倾诉人:兰晰,38岁,会计师
倾诉内容:“我是一个刚刚从精神病院出来的女人,我在里面住了两个月,只是为了逃避和老公离婚。后来,是我想通了自己决定出来的。上个星期,我结束了15年的婚姻。你愿意听听我的故事吗?”兰晰是一个思路清晰、说话正常的女人。是一段什么样的感情,把她逼进了精神病院?
1.一个我看不见的女人
2007年夏天开始,我觉得在我和黎刚之间隔着层什么。那不是一层纸,也不是一层纱,而是一个女人,我看不见的女人。黎刚习惯性地晚归、手机铃响他不是去卫生间就是去阳台、那件蓝格子的衬衣不是我给他买的……

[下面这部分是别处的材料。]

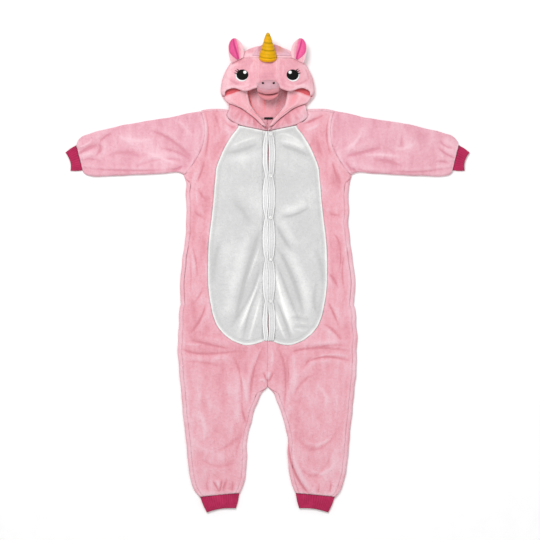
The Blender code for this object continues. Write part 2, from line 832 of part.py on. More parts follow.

我照常上班下班,回家做饭、洗衣、辅导上小学的儿子做作业并签字。在孩子面前我要做个微笑的妈妈,不能让我的情绪污染他幼小的心灵;在老人面前我要做个开心的媳妇,不能让七老八十的人为我们这些晚辈操心;在单位里我该说要说,该笑要笑,不能让人从我的脸上看出任何的破绽,引发任何的猜疑,不然那些长舌妇饶不了我。
我把自己的悲哀包裹得很深,而我母亲就是这样忍过来的,当年我的父亲也曾有外遇。后来我长大了,以成年女人的身份和母亲聊过这件事:“你怎么不伤心呢?”“等他玩不动了他自然会回来的。”母亲的口气就像在说一个贪玩的孩子。
我的耐受力是如此有限。那天晚上,黎刚少有地按时回家,儿子立即就粘上去,叽叽喳喳说个不停,不到三分钟,手机铃又响了。他对着手机说了半个多钟头,很暧昧的笑、很亲切的声音,儿子委屈地站在一边,我实在看不过眼了:“黎刚,你太过分了!”“我怎么过分了?不就是打个电话嘛!”黎刚关了手机冲我嚷。
“你不要以为你做的那些事别人不知道,我不说,是给你面子。”终于,我还是把那层窗户纸撕破了。屋里的空气迅速地凝固起来。黎刚死死地盯着我,我也就迎着他的目光。最后,他砰的一声摔门而去。
从那之后,他就很少回家。2008年过年前,他给家里打了个电话,通知我和孩子腊月二十八回他家吃年饭。“我单位有事,我直接过去。你把孩子带好。”我知道他在骗我,但我也不说什么,我不想破坏过年的气氛。